### Written task:
Among the records that follow, set down only the lines from the one containing "for node in" to the one containing "return points", both included, exactly.

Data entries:
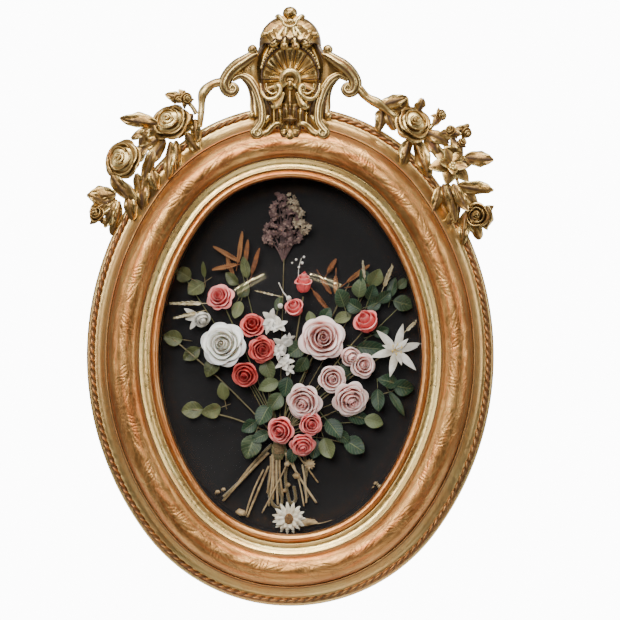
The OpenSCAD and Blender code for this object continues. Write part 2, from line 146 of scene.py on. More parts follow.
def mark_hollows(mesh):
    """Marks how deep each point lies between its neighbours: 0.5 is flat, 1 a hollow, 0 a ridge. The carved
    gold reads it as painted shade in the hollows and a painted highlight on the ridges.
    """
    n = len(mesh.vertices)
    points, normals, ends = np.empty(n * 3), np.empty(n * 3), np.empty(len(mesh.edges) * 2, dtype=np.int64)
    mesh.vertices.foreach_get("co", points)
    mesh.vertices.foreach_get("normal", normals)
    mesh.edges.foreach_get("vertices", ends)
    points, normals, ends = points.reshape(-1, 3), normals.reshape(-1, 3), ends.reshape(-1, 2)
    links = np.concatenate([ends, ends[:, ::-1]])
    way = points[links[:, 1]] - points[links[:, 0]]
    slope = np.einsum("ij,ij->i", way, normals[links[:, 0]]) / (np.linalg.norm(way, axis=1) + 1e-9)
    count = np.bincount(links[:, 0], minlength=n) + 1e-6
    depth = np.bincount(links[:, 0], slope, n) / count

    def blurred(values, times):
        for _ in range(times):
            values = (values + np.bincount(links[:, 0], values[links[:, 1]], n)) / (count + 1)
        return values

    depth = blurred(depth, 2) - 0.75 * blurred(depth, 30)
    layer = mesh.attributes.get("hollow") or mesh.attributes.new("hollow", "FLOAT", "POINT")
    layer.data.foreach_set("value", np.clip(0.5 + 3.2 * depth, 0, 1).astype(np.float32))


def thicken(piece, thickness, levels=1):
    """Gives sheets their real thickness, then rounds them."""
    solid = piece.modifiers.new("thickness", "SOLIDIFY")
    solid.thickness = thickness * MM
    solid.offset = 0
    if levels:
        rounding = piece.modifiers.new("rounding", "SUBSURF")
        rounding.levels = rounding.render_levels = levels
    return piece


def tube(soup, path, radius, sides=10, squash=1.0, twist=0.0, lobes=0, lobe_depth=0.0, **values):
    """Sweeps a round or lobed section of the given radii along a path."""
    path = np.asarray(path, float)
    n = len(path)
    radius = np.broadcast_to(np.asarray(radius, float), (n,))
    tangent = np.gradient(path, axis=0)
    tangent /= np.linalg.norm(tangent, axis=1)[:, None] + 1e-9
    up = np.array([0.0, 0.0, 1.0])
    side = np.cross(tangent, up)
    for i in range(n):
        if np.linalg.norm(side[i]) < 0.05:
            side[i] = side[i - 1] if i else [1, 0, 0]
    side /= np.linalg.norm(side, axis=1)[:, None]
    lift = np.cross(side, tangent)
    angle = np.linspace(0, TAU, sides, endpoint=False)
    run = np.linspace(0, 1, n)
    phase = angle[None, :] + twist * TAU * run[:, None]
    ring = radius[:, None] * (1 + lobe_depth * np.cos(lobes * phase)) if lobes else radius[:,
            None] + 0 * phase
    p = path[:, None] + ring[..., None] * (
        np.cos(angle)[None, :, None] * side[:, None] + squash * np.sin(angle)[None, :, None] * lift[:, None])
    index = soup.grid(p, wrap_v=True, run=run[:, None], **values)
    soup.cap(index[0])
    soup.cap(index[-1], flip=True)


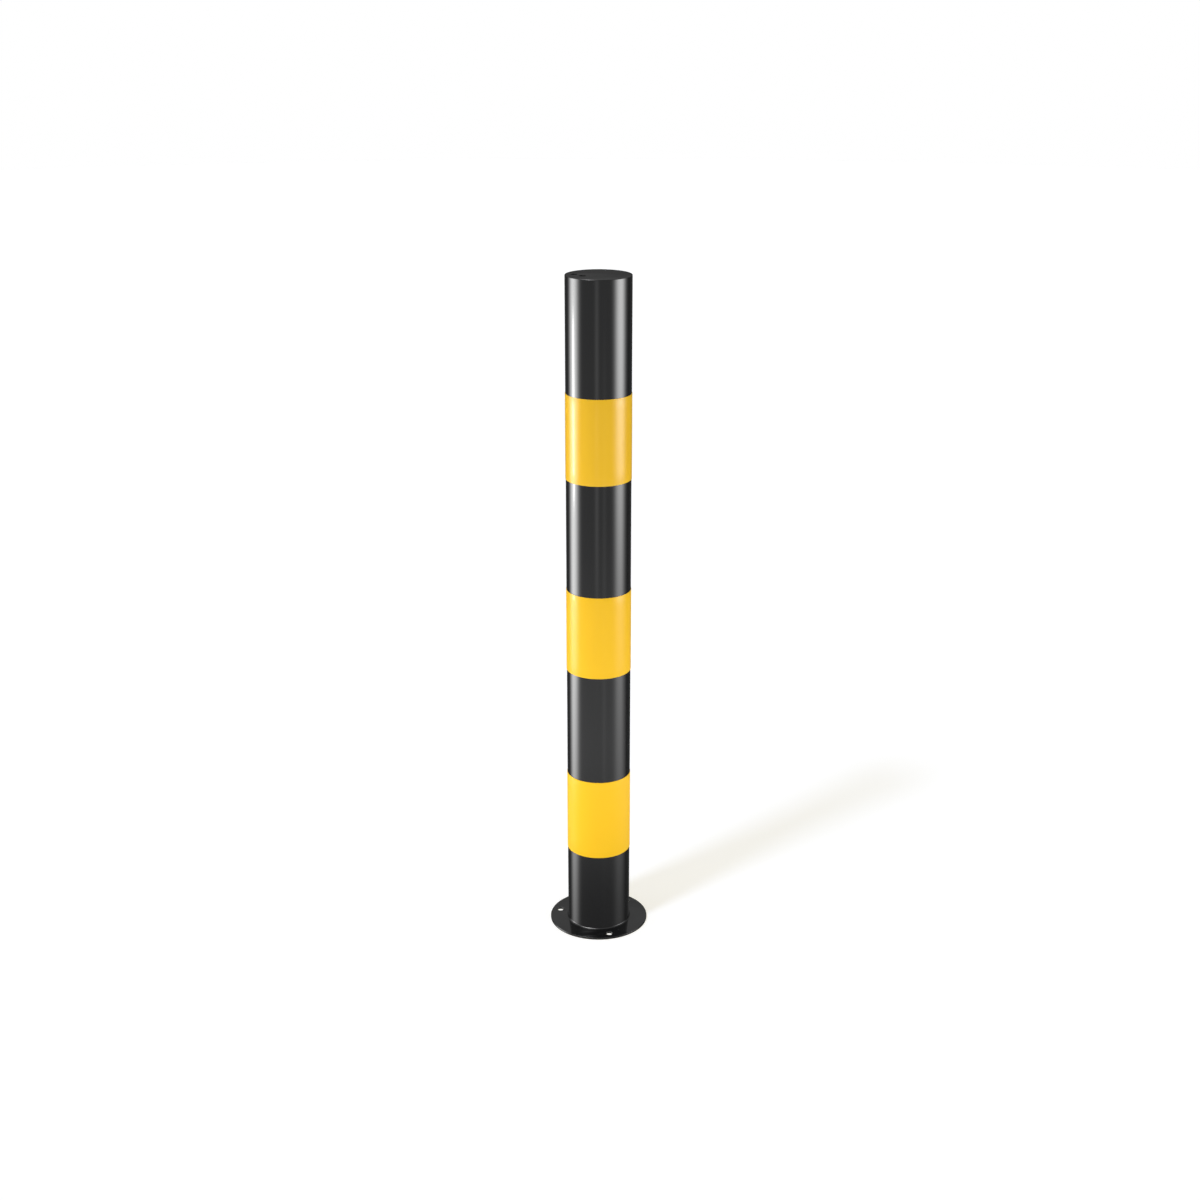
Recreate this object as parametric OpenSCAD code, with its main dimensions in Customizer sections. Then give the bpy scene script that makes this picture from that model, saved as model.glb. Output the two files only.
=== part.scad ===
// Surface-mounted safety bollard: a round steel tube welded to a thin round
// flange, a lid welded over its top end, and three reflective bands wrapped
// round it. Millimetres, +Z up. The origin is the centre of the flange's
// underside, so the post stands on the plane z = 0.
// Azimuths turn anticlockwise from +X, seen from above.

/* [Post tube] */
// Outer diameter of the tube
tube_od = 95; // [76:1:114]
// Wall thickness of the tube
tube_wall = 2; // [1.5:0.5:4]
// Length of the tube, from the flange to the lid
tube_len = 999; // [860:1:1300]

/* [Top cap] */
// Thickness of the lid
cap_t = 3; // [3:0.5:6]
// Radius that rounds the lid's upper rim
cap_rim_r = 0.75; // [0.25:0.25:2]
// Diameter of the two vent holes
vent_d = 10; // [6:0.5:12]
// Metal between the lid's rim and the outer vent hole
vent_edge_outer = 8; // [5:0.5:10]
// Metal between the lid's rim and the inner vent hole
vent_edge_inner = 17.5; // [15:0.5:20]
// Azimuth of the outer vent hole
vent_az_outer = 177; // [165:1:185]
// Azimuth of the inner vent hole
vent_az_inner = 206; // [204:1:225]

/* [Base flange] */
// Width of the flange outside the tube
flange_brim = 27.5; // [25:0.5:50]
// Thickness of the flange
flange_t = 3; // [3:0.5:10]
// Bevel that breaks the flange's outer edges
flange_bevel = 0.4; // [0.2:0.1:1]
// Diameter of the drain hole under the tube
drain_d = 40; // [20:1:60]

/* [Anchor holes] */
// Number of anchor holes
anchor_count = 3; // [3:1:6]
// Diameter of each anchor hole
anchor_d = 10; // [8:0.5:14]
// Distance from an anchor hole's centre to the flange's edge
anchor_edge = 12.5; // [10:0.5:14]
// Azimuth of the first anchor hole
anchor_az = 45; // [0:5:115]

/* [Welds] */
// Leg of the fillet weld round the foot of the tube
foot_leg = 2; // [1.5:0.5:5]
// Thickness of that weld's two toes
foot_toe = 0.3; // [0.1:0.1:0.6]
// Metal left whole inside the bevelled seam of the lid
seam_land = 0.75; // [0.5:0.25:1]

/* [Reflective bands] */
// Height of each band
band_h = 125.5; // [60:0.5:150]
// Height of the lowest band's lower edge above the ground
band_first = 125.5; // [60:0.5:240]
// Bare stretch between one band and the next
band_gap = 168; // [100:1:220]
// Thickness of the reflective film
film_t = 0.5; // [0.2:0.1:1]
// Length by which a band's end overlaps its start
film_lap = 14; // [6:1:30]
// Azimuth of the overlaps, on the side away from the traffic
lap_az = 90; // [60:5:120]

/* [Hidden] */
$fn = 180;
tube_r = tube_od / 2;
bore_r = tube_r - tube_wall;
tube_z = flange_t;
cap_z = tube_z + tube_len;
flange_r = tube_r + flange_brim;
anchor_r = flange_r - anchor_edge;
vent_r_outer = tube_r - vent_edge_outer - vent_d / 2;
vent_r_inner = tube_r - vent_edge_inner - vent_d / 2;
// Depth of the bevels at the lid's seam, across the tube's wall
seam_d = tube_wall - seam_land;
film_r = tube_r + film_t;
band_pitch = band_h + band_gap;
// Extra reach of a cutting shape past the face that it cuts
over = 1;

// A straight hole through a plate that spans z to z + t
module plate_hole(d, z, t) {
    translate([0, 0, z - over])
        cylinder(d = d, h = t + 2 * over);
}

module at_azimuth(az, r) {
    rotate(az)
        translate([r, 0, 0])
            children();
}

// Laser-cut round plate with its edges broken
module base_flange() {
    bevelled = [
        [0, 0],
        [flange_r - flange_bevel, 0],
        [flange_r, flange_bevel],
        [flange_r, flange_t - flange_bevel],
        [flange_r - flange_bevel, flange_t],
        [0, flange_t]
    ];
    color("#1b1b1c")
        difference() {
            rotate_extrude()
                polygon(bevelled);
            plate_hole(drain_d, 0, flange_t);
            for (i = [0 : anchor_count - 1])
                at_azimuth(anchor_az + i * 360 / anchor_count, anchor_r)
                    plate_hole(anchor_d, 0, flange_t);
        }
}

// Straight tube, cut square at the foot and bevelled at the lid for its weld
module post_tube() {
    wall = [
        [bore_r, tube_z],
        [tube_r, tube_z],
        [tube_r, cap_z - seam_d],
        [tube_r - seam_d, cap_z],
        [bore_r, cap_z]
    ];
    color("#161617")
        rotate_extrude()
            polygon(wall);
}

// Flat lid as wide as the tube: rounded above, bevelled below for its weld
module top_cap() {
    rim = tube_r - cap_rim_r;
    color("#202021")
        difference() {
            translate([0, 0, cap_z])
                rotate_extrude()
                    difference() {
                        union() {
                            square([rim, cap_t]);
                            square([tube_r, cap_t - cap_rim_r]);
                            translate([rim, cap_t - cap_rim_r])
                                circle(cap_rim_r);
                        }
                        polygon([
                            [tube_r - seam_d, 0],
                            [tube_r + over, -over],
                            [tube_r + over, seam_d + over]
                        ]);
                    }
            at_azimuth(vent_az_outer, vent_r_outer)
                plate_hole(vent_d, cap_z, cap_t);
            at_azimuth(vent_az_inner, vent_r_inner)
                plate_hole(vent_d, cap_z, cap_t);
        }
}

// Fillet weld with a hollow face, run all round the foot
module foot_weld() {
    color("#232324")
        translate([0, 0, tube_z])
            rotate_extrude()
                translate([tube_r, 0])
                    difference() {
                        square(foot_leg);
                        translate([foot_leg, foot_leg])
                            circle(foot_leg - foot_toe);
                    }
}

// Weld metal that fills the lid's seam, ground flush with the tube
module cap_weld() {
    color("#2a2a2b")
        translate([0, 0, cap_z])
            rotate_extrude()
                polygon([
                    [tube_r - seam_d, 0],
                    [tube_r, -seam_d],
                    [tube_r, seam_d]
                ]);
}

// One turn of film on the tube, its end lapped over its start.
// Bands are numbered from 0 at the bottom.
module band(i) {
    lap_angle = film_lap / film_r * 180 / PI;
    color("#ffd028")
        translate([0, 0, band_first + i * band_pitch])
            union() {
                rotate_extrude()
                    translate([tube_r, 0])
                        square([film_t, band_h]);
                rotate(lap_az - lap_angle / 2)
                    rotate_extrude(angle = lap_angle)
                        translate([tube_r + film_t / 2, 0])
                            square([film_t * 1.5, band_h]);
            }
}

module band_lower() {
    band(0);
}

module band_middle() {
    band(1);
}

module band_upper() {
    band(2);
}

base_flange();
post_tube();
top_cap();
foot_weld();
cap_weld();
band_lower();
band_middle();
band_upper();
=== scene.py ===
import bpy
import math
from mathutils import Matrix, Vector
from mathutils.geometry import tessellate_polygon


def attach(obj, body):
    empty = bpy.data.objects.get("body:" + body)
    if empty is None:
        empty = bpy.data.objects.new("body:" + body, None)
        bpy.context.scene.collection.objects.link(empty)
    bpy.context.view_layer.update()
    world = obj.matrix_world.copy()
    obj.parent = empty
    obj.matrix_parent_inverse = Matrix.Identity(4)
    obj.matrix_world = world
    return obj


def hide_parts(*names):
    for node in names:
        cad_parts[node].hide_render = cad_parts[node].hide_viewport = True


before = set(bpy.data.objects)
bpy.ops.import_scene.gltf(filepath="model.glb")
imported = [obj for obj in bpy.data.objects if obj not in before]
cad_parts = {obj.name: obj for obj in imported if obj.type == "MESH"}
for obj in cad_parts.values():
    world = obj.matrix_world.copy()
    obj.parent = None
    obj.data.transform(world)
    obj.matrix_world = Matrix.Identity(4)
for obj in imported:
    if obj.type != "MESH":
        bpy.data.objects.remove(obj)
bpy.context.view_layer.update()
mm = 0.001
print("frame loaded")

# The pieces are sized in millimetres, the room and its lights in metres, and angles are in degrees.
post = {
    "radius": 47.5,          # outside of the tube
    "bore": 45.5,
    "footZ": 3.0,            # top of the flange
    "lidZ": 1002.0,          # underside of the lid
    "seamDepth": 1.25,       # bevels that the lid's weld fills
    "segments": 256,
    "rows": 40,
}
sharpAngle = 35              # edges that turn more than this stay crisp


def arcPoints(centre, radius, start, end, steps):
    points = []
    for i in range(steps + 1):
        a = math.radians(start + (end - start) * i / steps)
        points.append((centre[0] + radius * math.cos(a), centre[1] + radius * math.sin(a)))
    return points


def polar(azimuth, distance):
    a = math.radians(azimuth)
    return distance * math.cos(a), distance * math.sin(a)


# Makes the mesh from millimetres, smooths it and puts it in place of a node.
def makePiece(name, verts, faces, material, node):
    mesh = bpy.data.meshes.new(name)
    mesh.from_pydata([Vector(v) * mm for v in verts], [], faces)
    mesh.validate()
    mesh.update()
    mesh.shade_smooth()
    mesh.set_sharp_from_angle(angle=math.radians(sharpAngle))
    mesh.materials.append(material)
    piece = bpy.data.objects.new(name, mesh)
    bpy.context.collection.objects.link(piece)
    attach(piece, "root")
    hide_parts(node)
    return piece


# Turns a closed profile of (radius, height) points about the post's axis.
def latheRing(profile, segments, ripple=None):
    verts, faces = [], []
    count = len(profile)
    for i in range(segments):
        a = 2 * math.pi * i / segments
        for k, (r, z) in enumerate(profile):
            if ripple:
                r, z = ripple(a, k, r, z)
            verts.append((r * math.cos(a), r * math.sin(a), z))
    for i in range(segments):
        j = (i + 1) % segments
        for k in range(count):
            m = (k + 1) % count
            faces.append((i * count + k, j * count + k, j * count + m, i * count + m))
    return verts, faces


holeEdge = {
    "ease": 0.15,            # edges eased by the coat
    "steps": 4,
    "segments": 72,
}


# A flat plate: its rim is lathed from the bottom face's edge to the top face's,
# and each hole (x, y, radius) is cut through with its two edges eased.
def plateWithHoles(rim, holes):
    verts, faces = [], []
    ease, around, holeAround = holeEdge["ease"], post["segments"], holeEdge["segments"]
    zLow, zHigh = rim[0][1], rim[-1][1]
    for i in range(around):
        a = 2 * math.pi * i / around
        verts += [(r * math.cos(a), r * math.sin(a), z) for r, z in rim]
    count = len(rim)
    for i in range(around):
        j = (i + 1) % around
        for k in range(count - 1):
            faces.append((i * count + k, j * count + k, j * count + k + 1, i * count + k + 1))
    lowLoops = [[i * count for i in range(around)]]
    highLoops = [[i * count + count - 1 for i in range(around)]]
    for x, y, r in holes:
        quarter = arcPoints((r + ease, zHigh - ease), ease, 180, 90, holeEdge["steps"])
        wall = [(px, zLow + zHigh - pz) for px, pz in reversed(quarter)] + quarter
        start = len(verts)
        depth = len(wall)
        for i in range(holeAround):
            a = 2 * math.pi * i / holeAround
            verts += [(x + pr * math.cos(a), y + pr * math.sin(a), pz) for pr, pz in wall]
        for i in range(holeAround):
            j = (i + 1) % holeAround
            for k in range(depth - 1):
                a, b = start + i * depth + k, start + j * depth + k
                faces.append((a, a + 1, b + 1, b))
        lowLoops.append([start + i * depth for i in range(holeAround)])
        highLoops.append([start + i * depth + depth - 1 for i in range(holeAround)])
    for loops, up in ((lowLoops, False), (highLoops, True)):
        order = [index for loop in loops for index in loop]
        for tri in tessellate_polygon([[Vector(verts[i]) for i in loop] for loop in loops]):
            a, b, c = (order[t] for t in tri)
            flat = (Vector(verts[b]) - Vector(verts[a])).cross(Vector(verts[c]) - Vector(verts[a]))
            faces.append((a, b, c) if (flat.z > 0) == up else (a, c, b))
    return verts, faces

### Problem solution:
    for node in names:
        cad_parts[node].hide_render = cad_parts[node].hide_viewport = True


before = set(bpy.data.objects)
bpy.ops.import_scene.gltf(filepath="model.glb")
imported = [obj for obj in bpy.data.objects if obj not in before]
cad_parts = {obj.name: obj for obj in imported if obj.type == "MESH"}
for obj in cad_parts.values():
    world = obj.matrix_world.copy()
    obj.parent = None
    obj.data.transform(world)
    obj.matrix_world = Matrix.Identity(4)
for obj in imported:
    if obj.type != "MESH":
        bpy.data.objects.remove(obj)
bpy.context.view_layer.update()
mm = 0.001
print("frame loaded")

# The pieces are sized in millimetres, the room and its lights in metres, and angles are in degrees.
post = {
    "radius": 47.5,          # outside of the tube
    "bore": 45.5,
    "footZ": 3.0,            # top of the flange
    "lidZ": 1002.0,          # underside of the lid
    "seamDepth": 1.25,       # bevels that the lid's weld fills
    "segments": 256,
    "rows": 40,
}
sharpAngle = 35              # edges that turn more than this stay crisp


def arcPoints(centre, radius, start, end, steps):
    points = []
    for i in range(steps + 1):
        a = math.radians(start + (end - start) * i / steps)
        points.append((centre[0] + radius * math.cos(a), centre[1] + radius * math.sin(a)))
    return points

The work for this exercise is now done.